A estupefação é cada vez maior nas redes sociais, onde as fotos da caçada estão a tornar-se virais: mais de 500 animais foram abatidos numa montaria na Herdade da Torre Bela, em Azambuja. Uma empresa espanhola organizou a montaria de caça grossa, para quase duas de dezenas de caçadores, já há alguns dias, que terá ido muito além dos números que são habituais nesta prática cinegética. Porém, só agora, quer as autoridades locais, quer o Instituto da Conservação da Natureza e das Florestas (ICNF) foram confrontados com o cenário.
“Conseguimos de novo! 540 animais com 16 caçadores em Portugal, um recorde numa super montaria“, lia-se, até ao final da tarde desta segunda-feira, numa publicação no Facebook, que entretanto foi apagada, perante a ira que provocou nos utilizadores daquela rede social.
“Estou tão surpreendido como toda a gente que desconhecia este caso. Já questionei várias entidades, porque a Câmara da Azambuja não tutela as atividades de caça, já confrontei o senhor ministro do Ambiente, que tutela o ICNF, porque queremos saber se aquilo que ali aconteceu teve alguma moldura legal e por quem foi autorizado”, confessou à VISÃO Luís de Sousa, presidente da Câmara da Azambuja, concelho onde se localiza aquela herdade, que é a maior área agrícola muralhada do País .
O autarca admitiu que, tal como explicou ao ministro do Ambiente, João Pedro Matos Fernandes, a montaria terá acontecido na última quinta-feira, 17 de dezembro, perante os relatos da população local, que se terá apercebido dos disparos.
A VISÃO já questionou o ICNF, que tutela o setor cinegético, e a Direção Geral de Alimentação e Veterinária (DGAV), sobre a eventual presença no local de algum veterinário que tenha certificado tal dimensão de caça, mas ainda não houve respostas. Assim como a GNR, a quem a VISÃO perguntou se só soube de tal iniciativa agora e se o Serviço de Proteção da Natureza e do Ambiente (SEPNA) já esteve no local.
A iniciativa foi organizada pela “Huntings Spain and Portugal, Monteros de La Cabra”, a quem a VISÃO contactou. Do outro lado do telefone, uma porta-voz da empresa espanhola recusou prestar qualquer esclarecimento. O mesmo gesto por parte da Herdade da Torre Bela, cuja gestão é assegurada por uma empresa portuguesa, mas sobre a qual há muito se questiona a quem pertence. Em agosto, o hacker português Rui Pinto atribuiu à empresária angolana Isabel dos Santos a posse daquelas terras.
“Não é caça, é abate”
Para o presidente da Confederação Nacional dos Caçadores Portugueses (CNCP), José Luís Bernardino, “o que ali aconteceu é desprovido de ética e lamentável pela forma como ocorreu”. “Só gostava que aquilo não tivesse acontecido e muito menos que a divulgação fosse feita pela empresa espanhola em questão de tal forma, que não é nada prestigiante para a própria, principalmente quando se usa a palavra ‘recorde’ para descrever o sucedido”, disse à VISÃO.
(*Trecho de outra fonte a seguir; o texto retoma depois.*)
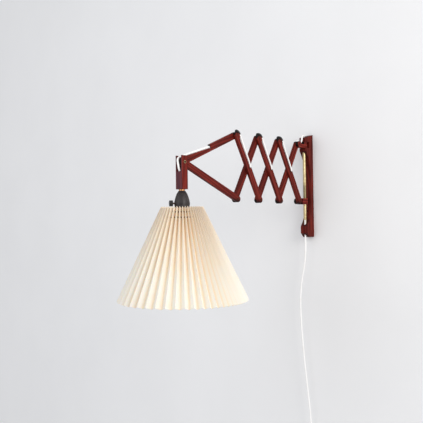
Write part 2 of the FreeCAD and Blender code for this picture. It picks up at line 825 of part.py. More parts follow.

“Aquilo não é caça, é puro abate. Não vejo que alguém possa abater 30 e tal animais em média pelo prazer de caçar. Na verdade, poderemos estar perante uma sobrepopulação de animais de caça maior [corços, veados ou javalis], que foram criados dentro da herdade e que, com a pandemia, possam ter atingido um número incomportável. Mas também pode haver ali algum plano de limpeza do terreno”, explicou José Luís Bernardino, aludindo ao projeto de energia renovável que está a ser estudado para aquela propriedade.
Segundo o responsável pela CNCP, “o consumo de carne de caça esta generalizado em Espanha e o que tem acontecido é que, de forma a angariar caça maior, várias empresas têm estabelecido contratos com herdades portuguesas, onde se desenvolvem efetivos [de animais] grandes e que fornecem, por norma, os animais abatidos”.
“Agora, uma empresa publicar estas fotos, neste momento, quando o setor da caça foi extremamente afetado pela pandemia, não é nada gratificante”, concluiu.
PAN exige explicações ao Governo
À VISÃO, o PAN adiantou que “já questionou o Governo, através do Ministério do Ambiente e Ação Climática, liderado por João Pedro Matos Fernandes, com vista a apurar o que levou à autorização desta montaria, numa zona de grande sensibilidade ecológica, envolta em polémica, para onde está, inclusivamente, prevista a instalação de uma central fotovoltaica com 775 hectares e cujo Estudo de Impacte Ambiental (EIA) encontra-se ainda em fase de consulta pública até 20 de janeiro de 2021”.
“Além disso, o PAN requereu também hoje uma audição ao Ministro do Ambiente com caráter de urgência para esclarecer esta situação”, apontou o partido.